Cuomo aims to crack down on violent, negligent drivers through SLOW Act

Legislation would create new criminal charges, elevate some offenses to felony status

Governor Andrew Cuomo is taking legislative steps to ensure the safety of highway workers on roads around New York.

The upcoming budget now includes a new measure called the Slow Down and Look Out for Highway Workers and Pedestrians Act of 2020, also known as the SLOW Act.

It imposes tougher criminal penalties for ‘violent’ actions against highway workers and increased safety measures for pedestrians and cyclists.

“Highway workers have a tough job, often having to work in rough weather and under tough circumstances keep our roads and bridges in good repair, and we need to do everything in our power to keep them safe in the field,” Governor Cuomo said. “With the SLOW Act, New York is cracking down on violent or negligent acts against highway workers, protecting their personal safety and our roadways.”

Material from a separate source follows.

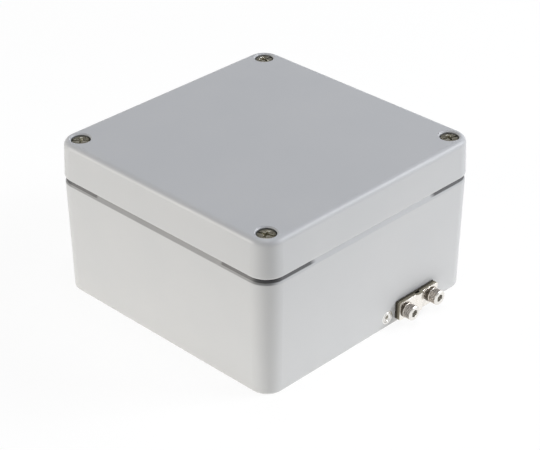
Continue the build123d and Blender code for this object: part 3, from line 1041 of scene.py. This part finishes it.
# %% Stainless steel of the socket screws
def socket_screw_steel():
    """Bright end faces, painted light on the knurl crests, painted shade in the valleys and the socket,
    and darker thread valleys.
    """
    material, tree, shader, tone, scratches = worn_metal(
        "knurled_stainless_socket_screw", "#F1EFEB", "#E4E1DB", 0.22, 0.34)
    radius = own_radius(tree)
    height = own_height(tree)
    valley_radius = earth_head_radius - knurl_depth
    on_side = between(tree, height, knurl_low / 2, knurl_high + 0.05 * mm)
    outside = between(tree, radius, valley_radius - 0.15 * mm, unlimited)
    knurl = product(tree, on_side, outside)
    # Painted light on the knurl crests and painted shade in its valleys
    crest = ramp(tree, radius, valley_radius + 0.02 * mm, earth_head_radius - 0.02 * mm)
    knurl_light_and_shade = blend(tree, crest, "#544C45", "#EAE3DB")
    sides = blend(tree, knurl, tone, knurl_light_and_shade)
    # Painted shade in the socket
    deep = between(tree, height, 0, earth_head_height - 0.3 * mm)
    in_socket = between(tree, radius, -unlimited, earth_socket_width * 0.6)
    socket = product(tree, deep, in_socket)
    painted_light_tone = blend(tree, socket, sides, "#D0CEC9")
    # Darker in the thread valleys
    final = blend(tree, thread_valley(tree), painted_light_tone, "#6A655C")
    relief = turned_relief(tree, scratches, 0.3)
    join_finish(tree, shader, final, relief, 0.03 * mm)
    return material


# %% Zinc plated steel of the slotted inner screw
def slotted_screw_steel():
    """Bright zinc with a bluish tint, and darker thread valleys."""
    material, tree, shader, tone, scratches = worn_metal(
        "zinc_plated_slotted_screw", "#C9CCCF", "#B2B5B8", 0.25, 0.38)
    # Darker in the thread valleys
    final = blend(tree, thread_valley(tree), tone, "#6E6F70")
    relief = turned_relief(tree, scratches, 0.4)
    join_finish(tree, shader, final, relief, 0.03 * mm)
    return material


# %% Stainless steel of the flush screw
def flush_screw_steel():
    """A bright rim and a bright dish, with painted shade in a band round the groove and in the socket.
    """
    material, tree, shader, tone, scratches = worn_metal(
        "turned_stainless_flush_screw", "#F8F7F4", "#EEEDE9", 0.25, 0.36)
    radius = own_radius(tree)
    height = own_height(tree)
    # Painted shade in a band round the turned groove
    band_rise = ramp(tree, radius, flush_groove_radius - 0.4 * mm, flush_groove_radius - 0.2 * mm)
    band_fall = ramp(tree, radius, flush_groove_radius + 0.25 * mm,
                     flush_groove_radius + 0.45 * mm, 1.0, 0.0)
    band = product(tree, band_rise, band_fall)
    ringed = blend(tree, band, tone, "#D0CFCB")
    # Painted shade deep in the socket
    deep = between(tree, height, -unlimited, -flush_dish_depth - 0.15 * mm)
    final = blend(tree, deep, ringed, "#E2E0DA")
    relief = turned_relief(tree, scratches, 0.4)
    join_finish(tree, shader, final, relief, 0.03 * mm)
    return material


# %% Nickel plated brass and its sheared edges in painted shade
rolling_mark = 0.3 * mm
shear_mark = 0.25 * mm


def nickel_plated_brass():
    """Pale warm faces with faint marks from rolling, along the strip."""
    material, tree, shader, tone, scratches = worn_metal(
        "nickel_plated_brass_strip", "#FBF8F3", "#F2EDE5", 0.22, 0.32)
    along = add(tree, "Mapping", {"Vector": own_place(tree), "Scale": (0.06, 1, 1)})
    marks = noise(tree, along, rolling_mark, 2.0)
    relief = calc(tree, "MULTIPLY_ADD", marks, 0.7, scratches)
    join_finish(tree, shader, tone, relief, 0.02 * mm)
    return material


def sheared_and_shaded_brass(name, light, dark):
    """Dull olive edge where the strip was cut, painted darker as shade, with upright marks from the
    shears.
    """
    material, tree, shader, tone, scratches = worn_metal(name, light, dark, 0.34, 0.5)
    upright = add(tree, "Mapping", {"Vector": own_place(tree), "Scale": (1, 1, 0.12)})
    marks = noise(tree, upright, shear_mark, 2.0)
    relief = calc(tree, "MULTIPLY_ADD", marks, 1.5, scratches)
    join_finish(tree, shader, tone, relief, 0.05 * mm)
    return material


# %% Spring steel of the washers
def spring_steel():
    """Dark heat treated spring steel, with marks round the ring from coiling the wire."""
    material, tree, shader, tone, scratches = worn_metal(
        "blackened_spring_steel", "#6A635A", "#4A443D", 0.3, 0.45)
    relief = turned_relief(tree, scratches, 0.5)
    join_finish(tree, shader, tone, relief, 0.04 * mm)
    return material


# %% [markdown]
# ## Rubber and nylon
# The gasket is a cord of black EPDM rubber: matt, a little dusty, with fine lines along its
# length from the die. The retainers are moulded from natural nylon, which is creamy and lets a
# little light in, with a satin skin.

# %% Gasket rubber and retainer nylon
rubber_dust = 6 * mm
die_line = 0.4 * mm
nylon_cloud = 2.5 * mm


def gasket_rubber():
    """Matt black rubber with dust on it."""
    material, tree, shader = new_material("extruded_epdm_rubber")
    place = add(tree, "TexCoord", out="Object")
    dust_and_shade = noise(tree, place, rubber_dust, 5.0)
    tone = blend(tree, dust_and_shade, "#232425", "#3A3B3C")
    gloss = follow(tree, dust_and_shade, 0.62, 0.82)
    upright = add(tree, "Mapping", {"Vector": place, "Scale": (0.1, 0.1, 1)})
    lines = noise(tree, upright, die_line, 3.0)
    tree.links.new(gloss, shader.inputs["Roughness"])
    join_finish(tree, shader, tone, lines, 0.06 * mm)
    return material


def retainer_nylon():
    """Natural nylon with a satin moulded skin."""
    material, tree, shader = new_material("injection_moulded_nylon")
    place = add(tree, "TexCoord", out="Object")
    cloud = noise(tree, place, nylon_cloud, 3.0)
    tone = blend(tree, cloud, "#D6CFBC", "#E2DCCB")
    gloss = follow(tree, cloud, 0.38, 0.5)
    shader.inputs["Subsurface Weight"].default_value = 0.15
    shader.inputs["Subsurface Radius"].default_value = (1.0 * mm, 0.8 * mm, 0.5 * mm)
    tree.links.new(gloss, shader.inputs["Roughness"])
    join_finish(tree, shader, tone, cloud, 0.05 * mm, strength=0.3)
    return material


dress_node("lid_gasket", gasket_rubber())
nylon = retainer_nylon()
for corner_name in corner_names:
    dress_node("screw_retainer_" + corner_name, nylon)

# %% [markdown]
# ## Finishes onto the modelled pieces
# A turned piece has one finish all over. A strip has three, chosen by where a face looks: up,
# sideways or down, so that its sides and its underside are darker copies of the brass, painted
# in shade. The clamp's and the saddle's sheared sides are dull, and the base plate, which is
# half hidden behind the clamp, is painted in deep shade all over.

# %% Materials onto the modelled pieces
plate_face = nickel_plated_brass()
edge_shade_finish = sheared_and_shaded_brass("sheared_and_shaded_brass", "#A09A8A", "#857F6F")
# The darkest brass is painted deep shade, for the hidden base strip and the clamp's underside
deep_shade_finish = sheared_and_shaded_brass("deep_shaded_brass", "#5C574C", "#444037")
single_finish = {
    lid_screw: lid_screw_steel(),
    earth_screw: socket_screw_steel(),
    flush_screw: flush_screw_steel(),
    slotted_screw: slotted_screw_steel(),
    spring_washer: spring_steel(),
}
for model, finish in single_finish.items():
    model.data.materials.clear()
    model.data.materials.append(finish)

strip_finish = {
    base_strip: (deep_shade_finish, deep_shade_finish, deep_shade_finish),
    clamp_strip: (plate_face, edge_shade_finish, deep_shade_finish),
    saddle: (plate_face, edge_shade_finish, edge_shade_finish),
}
for strip, finishes in strip_finish.items():
    strip.data.materials.clear()
    for finish in finishes:
        strip.data.materials.append(finish)
    # Faces that look sideways or down get the darker brass as painted shade
    for face in strip.data.polygons:
        if face.normal.z > 0.3:
            face.material_index = 0
        else:
            face.material_index = 2 if face.normal.z < -0.3 else 1

# %% [markdown]
# ## Everything to its place
# The pieces stood at the origin, so each is now copied to its place with its own mesh. The
# front wall leans out by its draft of 1.2 degrees, and the terminal leans with it. Each piece
# replaces the plain solid of the frame and rides on the same body, so it moves as that does.

# %% Places of the pieces
body_draft = math.radians(1.2)
shoulder_height = 67.0 * mm
terminal_x = 34.8 * mm
terminal_z = 8.5 * mm
flush_screw_x = 13.2 * mm
flush_screw_z = 6.5 * mm
inner_block_height = 17.0 * mm
inner_terminal_y = -68.2 * mm


def wall_place(x, z, out=0.0):
    """The matrix that stands a piece on the front wall, its z axis pointing out of the wall."""
    wall_y = body_low.y + (shoulder_height - z) * math.tan(body_draft)
    outwards = Vector((0, -math.cos(body_draft), -math.sin(body_draft)))
    upwards = Vector((0, -math.sin(body_draft), math.cos(body_draft)))
    turn = Matrix((Vector((1, 0, 0)), upwards, outwards)).transposed().to_4x4()
    return Matrix.Translation(Vector((x, wall_y, z)) + outwards * out) @ turn


def stand_in(piece, name, node, body, matrix):
    """Copy a piece to its place, where it takes over from a node of the frame."""
    placed = copy_to(piece, name, matrix)
    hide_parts(node)
    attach(placed, body)
    print(name, "takes over from", node, "and rides on", body)


lid_slot_angles = {"front_left": -70, "front_right": -25, "back_left": -45, "back_right": -13}
for corner_name, angle in lid_slot_angles.items():
    turn = Matrix.Rotation(math.radians(angle), 4, "Z")
    place = Matrix.Translation(lid_screw_places[corner_name]) @ turn
    stand_in(lid_screw, "captive_screw_" + corner_name, "lid_screw_" + corner_name,
             "screw_" + corner_name, place)

plates_thickness = base_strip_thickness + clamp_strip_thickness
stand_in(base_strip, "earth_base_strip", "earth_base_plate", "box",
         wall_place(terminal_x, terminal_z))
stand_in(clamp_strip, "earth_clamp_strip", "earth_clamp_plate", "earth_clamp",
         wall_place(terminal_x, terminal_z, base_strip_thickness))
for side_name, side in (("left", -1), ("right", 1)):
    across = Matrix.Translation((side * earth_pitch / 2, 0, 0))
    washer_place = wall_place(terminal_x, terminal_z, plates_thickness) @ across
    stand_in(spring_washer, "earth_spring_washer_" + side_name, "earth_washer_" + side_name,
             "earth_clamp", washer_place)
    screw_place = wall_place(terminal_x, terminal_z, plates_thickness + washer_thickness) @ across
    stand_in(earth_screw, "earth_cap_screw_" + side_name, "earth_screw_" + side_name,
             "earth_bolt_" + side_name, screw_place)
stand_in(flush_screw, "flush_wall_screw", "countersunk_screw", "box",
         wall_place(flush_screw_x, flush_screw_z))

inner_place = Vector((terminal_x, inner_terminal_y, inner_block_height))
stand_in(saddle, "inner_terminal_saddle", "inner_earth_saddle", "inner_saddle",
         Matrix.Translation(inner_place))
washer_lift = Vector((0, 0, saddle_top))
stand_in(spring_washer, "inner_spring_washer", "inner_earth_washer", "inner_saddle",
         Matrix.Translation(inner_place + washer_lift))
screw_lift = Vector((0, 0, saddle_top + washer_thickness))
stand_in(slotted_screw, "inner_slotted_screw", "inner_earth_screw", "inner_bolt",
         Matrix.Translation(inner_place + screw_lift))

for model in (*single_finish, *strip_finish):
    bpy.data.objects.remove(model, do_unlink=True)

Under the SLOW Act, a violent action against highway workers, motor vehicle inspectors and motor carrier investigators would be an assault in the 2nd degree, which is a Class D felony. Currently it is assault in the 3rd degree, which is a Class A misdemeanor.

The Act also creates the new crime of “menacing a highway worker” when a person intentionally places or attempts to place a highway worker in fear of death or physical injury. It would be a Class E felony.

Perpetrators convicted of assault in the 1st, 2nd or 3rd degree against a highway worker, or menacing in the 1st, 2nd or 3rd degree against a highway worker, will face immediate suspension of their driver’s license for a period of six months – all new penalties under this proposal.

In addition, the Act creates the new crime of “intrusion into an active work zone,” whereby no driver shall enter an active work zone unless directed to by a person in charge of traffic control or a traffic control device. Violation would constitute a Class B misdemeanor punishable by a fine of $250-$500 and/or up to 3 months in jail.

The SLOW Act also directs the Governor’s Traffic Safety Committee – in consultation with relevant agencies, authorities, and local law enforcement – to design and implement a public outreach and awareness program designed to reduce incursions, accidents, and improve work zone safety. It also enhances pedestrian safety by increasing fines for drivers who cause injury to pedestrians or cyclists as a result of not exercising due care. The fine for causing physical injury under these circumstances is increased from the current $500 to $1,000. The fine for serious physical injury is increased from the current $750 to $1,500.

In addition, the Act clarifies a citizen’s responsibility to move his or her vehicle out of the flow of traffic if they are involved in a minor accident, allowing for a broader range of responders who could remove vehicles and debris from the roadway.